_What to work on_. From the line containing "machine.add(mesh('rear_panel', rearPanel(), DARK_PLASTIC));" through the line containing "obj.matrix_world = world", retype each line exactly; include both end lines and nothing beyond them.

○ ○ ○ ○ ○ ○ ○

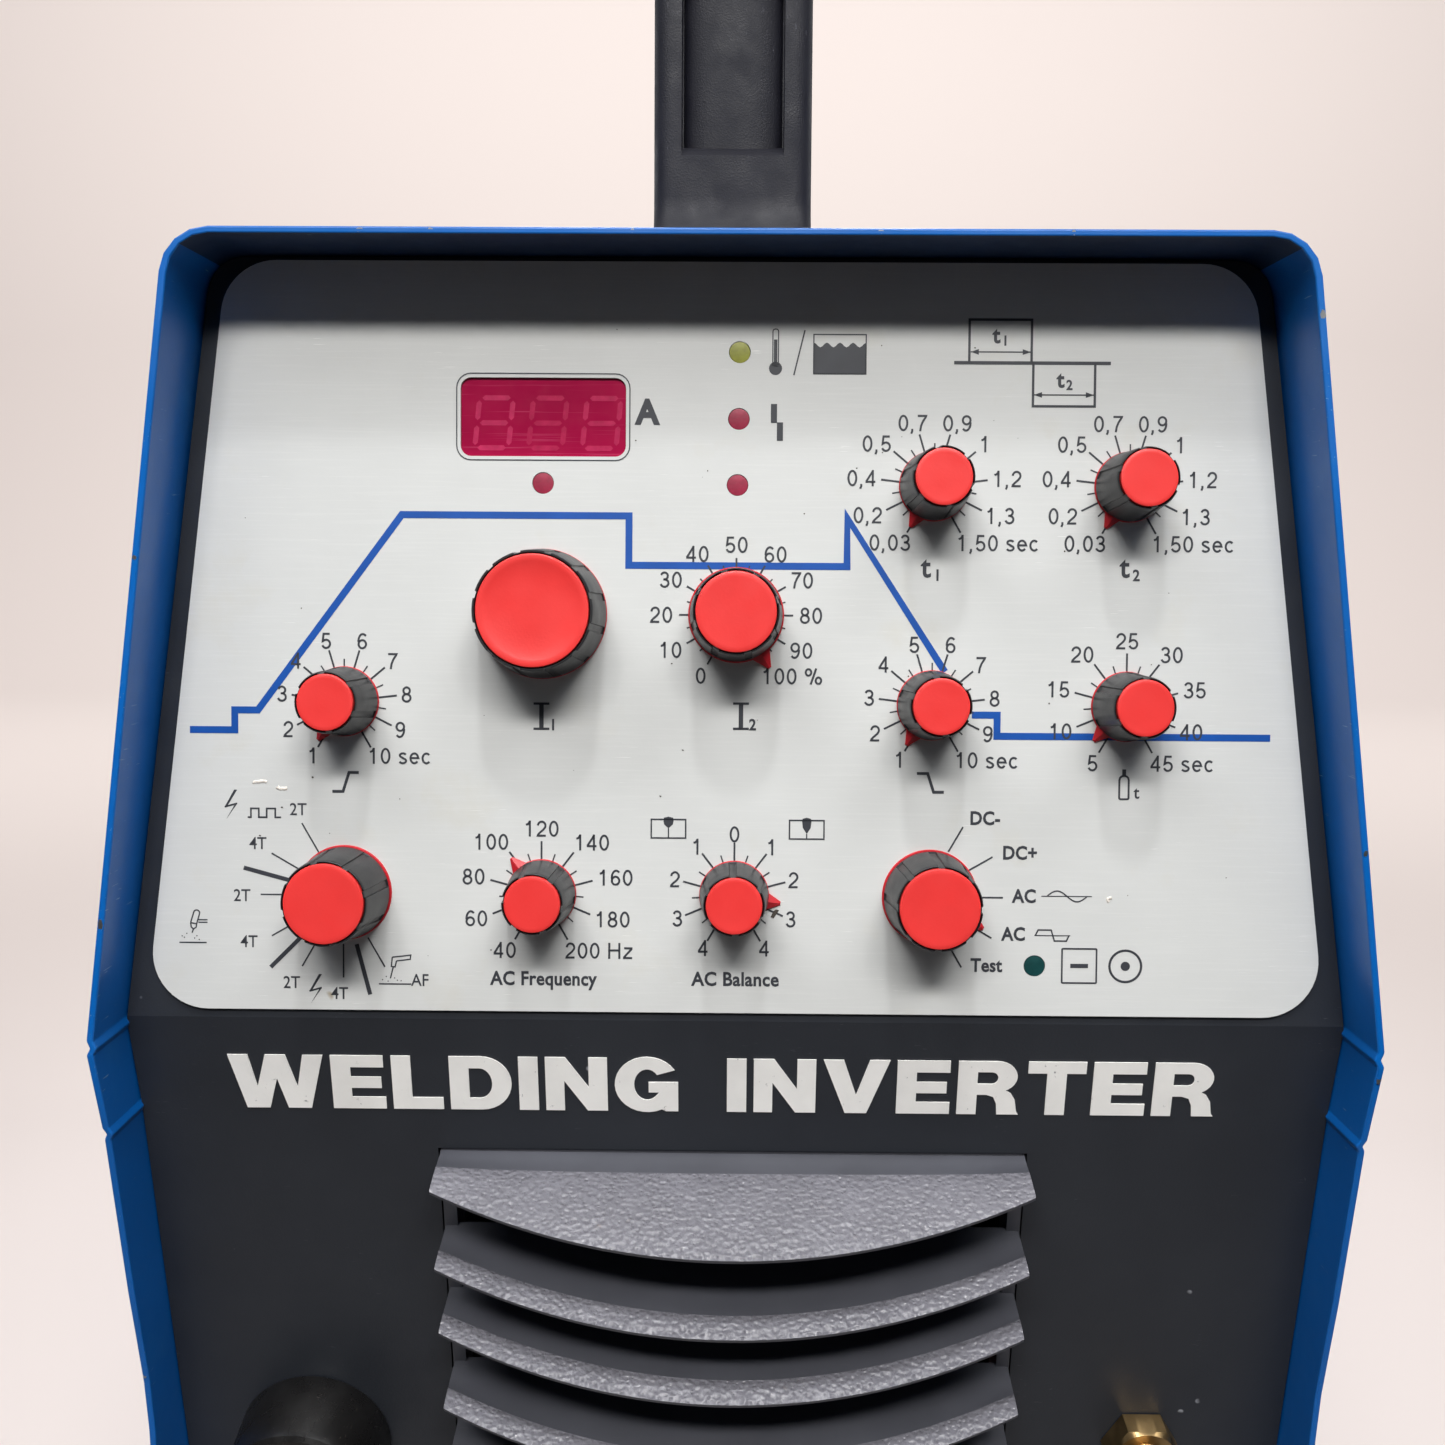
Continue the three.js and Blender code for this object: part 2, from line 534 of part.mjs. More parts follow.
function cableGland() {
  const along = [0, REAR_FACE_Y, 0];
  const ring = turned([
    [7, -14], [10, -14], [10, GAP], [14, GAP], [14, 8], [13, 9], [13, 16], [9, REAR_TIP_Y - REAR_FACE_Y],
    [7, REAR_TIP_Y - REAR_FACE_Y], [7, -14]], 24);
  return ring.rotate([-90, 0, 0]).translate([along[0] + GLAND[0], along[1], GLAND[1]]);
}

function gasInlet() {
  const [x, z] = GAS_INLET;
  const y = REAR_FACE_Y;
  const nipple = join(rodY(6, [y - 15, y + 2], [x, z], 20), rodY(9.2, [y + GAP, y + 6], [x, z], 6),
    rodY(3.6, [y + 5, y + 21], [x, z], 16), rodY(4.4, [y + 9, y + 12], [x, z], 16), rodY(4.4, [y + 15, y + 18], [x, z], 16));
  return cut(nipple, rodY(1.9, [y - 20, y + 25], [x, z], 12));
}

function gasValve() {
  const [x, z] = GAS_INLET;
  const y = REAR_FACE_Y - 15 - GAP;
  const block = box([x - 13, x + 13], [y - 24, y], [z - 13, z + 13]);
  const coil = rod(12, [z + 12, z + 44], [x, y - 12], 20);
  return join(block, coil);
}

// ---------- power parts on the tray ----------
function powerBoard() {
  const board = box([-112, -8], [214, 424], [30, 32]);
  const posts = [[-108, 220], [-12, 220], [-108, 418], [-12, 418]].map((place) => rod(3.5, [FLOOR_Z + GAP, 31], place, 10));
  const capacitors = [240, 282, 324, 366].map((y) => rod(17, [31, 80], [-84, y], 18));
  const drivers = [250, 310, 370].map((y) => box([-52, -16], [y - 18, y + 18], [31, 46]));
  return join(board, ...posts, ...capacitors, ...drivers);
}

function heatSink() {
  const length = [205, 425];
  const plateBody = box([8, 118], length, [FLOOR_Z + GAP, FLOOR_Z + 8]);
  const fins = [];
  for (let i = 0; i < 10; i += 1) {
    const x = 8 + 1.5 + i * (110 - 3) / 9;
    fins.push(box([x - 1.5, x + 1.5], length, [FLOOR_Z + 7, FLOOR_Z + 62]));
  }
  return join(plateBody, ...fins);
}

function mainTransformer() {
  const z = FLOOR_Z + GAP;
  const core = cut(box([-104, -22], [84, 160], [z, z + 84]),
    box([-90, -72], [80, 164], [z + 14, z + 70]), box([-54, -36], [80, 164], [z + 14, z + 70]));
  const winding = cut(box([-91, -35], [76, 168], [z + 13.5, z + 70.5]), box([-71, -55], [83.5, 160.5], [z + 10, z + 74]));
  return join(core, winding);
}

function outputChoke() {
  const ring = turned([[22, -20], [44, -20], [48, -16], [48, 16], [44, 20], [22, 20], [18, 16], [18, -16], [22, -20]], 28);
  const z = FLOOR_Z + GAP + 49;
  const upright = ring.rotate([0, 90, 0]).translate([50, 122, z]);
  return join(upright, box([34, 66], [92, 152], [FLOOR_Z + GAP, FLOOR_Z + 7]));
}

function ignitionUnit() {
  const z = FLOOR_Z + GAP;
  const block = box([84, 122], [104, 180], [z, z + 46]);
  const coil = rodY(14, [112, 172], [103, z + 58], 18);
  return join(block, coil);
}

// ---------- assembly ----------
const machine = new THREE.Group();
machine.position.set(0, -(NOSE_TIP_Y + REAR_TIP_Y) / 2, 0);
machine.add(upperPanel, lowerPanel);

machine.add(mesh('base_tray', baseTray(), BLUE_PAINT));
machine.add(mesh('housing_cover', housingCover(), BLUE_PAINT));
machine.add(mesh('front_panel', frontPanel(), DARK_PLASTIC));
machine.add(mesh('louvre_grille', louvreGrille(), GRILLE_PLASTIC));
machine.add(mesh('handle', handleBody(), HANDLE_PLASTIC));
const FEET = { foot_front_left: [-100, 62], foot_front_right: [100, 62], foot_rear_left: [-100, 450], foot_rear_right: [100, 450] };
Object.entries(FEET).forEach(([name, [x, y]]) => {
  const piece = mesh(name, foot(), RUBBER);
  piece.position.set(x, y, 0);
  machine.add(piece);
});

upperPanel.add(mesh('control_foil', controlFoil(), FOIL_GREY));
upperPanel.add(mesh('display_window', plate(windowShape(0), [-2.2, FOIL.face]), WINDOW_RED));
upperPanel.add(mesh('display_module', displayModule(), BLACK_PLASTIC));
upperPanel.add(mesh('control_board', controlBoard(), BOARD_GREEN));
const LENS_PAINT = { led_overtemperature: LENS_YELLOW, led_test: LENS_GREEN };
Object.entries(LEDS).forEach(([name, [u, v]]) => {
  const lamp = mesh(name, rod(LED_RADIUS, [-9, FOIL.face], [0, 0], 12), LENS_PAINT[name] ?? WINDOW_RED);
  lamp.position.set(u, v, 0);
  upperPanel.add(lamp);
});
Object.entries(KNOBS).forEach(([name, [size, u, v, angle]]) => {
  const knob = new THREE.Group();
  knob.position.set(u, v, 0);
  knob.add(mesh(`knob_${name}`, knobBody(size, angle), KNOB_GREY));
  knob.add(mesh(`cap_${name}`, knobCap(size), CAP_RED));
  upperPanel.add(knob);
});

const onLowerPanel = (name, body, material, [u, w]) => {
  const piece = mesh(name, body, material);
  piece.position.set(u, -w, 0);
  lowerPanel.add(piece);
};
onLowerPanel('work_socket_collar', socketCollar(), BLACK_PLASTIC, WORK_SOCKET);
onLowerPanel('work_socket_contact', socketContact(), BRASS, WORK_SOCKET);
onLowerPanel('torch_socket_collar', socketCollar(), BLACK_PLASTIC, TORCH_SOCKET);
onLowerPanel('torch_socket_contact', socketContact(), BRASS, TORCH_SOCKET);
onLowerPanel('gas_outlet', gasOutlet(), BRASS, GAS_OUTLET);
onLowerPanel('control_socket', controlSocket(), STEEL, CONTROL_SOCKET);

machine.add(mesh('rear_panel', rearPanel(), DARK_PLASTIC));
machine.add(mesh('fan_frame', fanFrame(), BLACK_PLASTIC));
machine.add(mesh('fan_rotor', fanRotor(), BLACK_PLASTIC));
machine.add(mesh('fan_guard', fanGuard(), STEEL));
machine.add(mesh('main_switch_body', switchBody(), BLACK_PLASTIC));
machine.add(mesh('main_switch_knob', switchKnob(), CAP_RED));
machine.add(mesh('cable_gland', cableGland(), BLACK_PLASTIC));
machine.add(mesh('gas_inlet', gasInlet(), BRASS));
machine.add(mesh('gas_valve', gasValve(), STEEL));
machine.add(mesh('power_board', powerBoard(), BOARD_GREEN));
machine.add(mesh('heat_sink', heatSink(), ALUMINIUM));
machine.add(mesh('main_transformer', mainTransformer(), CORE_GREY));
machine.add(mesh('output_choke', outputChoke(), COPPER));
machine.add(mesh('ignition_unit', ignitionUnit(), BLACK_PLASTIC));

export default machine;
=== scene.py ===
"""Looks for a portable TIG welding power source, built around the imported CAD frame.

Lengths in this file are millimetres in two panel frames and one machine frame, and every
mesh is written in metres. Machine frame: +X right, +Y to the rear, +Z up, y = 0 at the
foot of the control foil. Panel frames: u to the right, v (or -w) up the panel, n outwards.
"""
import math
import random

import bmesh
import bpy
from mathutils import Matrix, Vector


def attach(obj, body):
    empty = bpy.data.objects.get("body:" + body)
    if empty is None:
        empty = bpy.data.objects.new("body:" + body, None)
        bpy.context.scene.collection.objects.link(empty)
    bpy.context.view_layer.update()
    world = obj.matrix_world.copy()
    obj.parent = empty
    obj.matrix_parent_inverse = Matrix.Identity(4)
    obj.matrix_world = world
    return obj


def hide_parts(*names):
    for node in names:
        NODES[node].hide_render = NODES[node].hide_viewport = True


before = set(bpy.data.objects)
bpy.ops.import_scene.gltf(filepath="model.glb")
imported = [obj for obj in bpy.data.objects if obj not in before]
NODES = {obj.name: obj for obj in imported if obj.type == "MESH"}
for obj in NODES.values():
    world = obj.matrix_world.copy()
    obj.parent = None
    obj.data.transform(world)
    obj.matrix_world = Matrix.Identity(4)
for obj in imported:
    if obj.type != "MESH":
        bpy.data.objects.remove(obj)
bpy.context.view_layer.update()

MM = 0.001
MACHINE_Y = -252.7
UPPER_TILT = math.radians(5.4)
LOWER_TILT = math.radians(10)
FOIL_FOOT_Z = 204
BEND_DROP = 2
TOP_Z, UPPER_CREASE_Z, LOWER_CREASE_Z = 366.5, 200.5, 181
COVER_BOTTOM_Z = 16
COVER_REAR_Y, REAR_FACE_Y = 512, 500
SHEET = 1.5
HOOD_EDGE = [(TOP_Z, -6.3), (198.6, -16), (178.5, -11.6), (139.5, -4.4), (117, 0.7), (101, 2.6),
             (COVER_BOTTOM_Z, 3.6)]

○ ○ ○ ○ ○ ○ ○

_Exercise response_.
machine.add(mesh('rear_panel', rearPanel(), DARK_PLASTIC));
machine.add(mesh('fan_frame', fanFrame(), BLACK_PLASTIC));
machine.add(mesh('fan_rotor', fanRotor(), BLACK_PLASTIC));
machine.add(mesh('fan_guard', fanGuard(), STEEL));
machine.add(mesh('main_switch_body', switchBody(), BLACK_PLASTIC));
machine.add(mesh('main_switch_knob', switchKnob(), CAP_RED));
machine.add(mesh('cable_gland', cableGland(), BLACK_PLASTIC));
machine.add(mesh('gas_inlet', gasInlet(), BRASS));
machine.add(mesh('gas_valve', gasValve(), STEEL));
machine.add(mesh('power_board', powerBoard(), BOARD_GREEN));
machine.add(mesh('heat_sink', heatSink(), ALUMINIUM));
machine.add(mesh('main_transformer', mainTransformer(), CORE_GREY));
machine.add(mesh('output_choke', outputChoke(), COPPER));
machine.add(mesh('ignition_unit', ignitionUnit(), BLACK_PLASTIC));

export default machine;
=== scene.py ===
"""Looks for a portable TIG welding power source, built around the imported CAD frame.

Lengths in this file are millimetres in two panel frames and one machine frame, and every
mesh is written in metres. Machine frame: +X right, +Y to the rear, +Z up, y = 0 at the
foot of the control foil. Panel frames: u to the right, v (or -w) up the panel, n outwards.
"""
import math
import random

import bmesh
import bpy
from mathutils import Matrix, Vector


def attach(obj, body):
    empty = bpy.data.objects.get("body:" + body)
    if empty is None:
        empty = bpy.data.objects.new("body:" + body, None)
        bpy.context.scene.collection.objects.link(empty)
    bpy.context.view_layer.update()
    world = obj.matrix_world.copy()
    obj.parent = empty
    obj.matrix_parent_inverse = Matrix.Identity(4)
    obj.matrix_world = world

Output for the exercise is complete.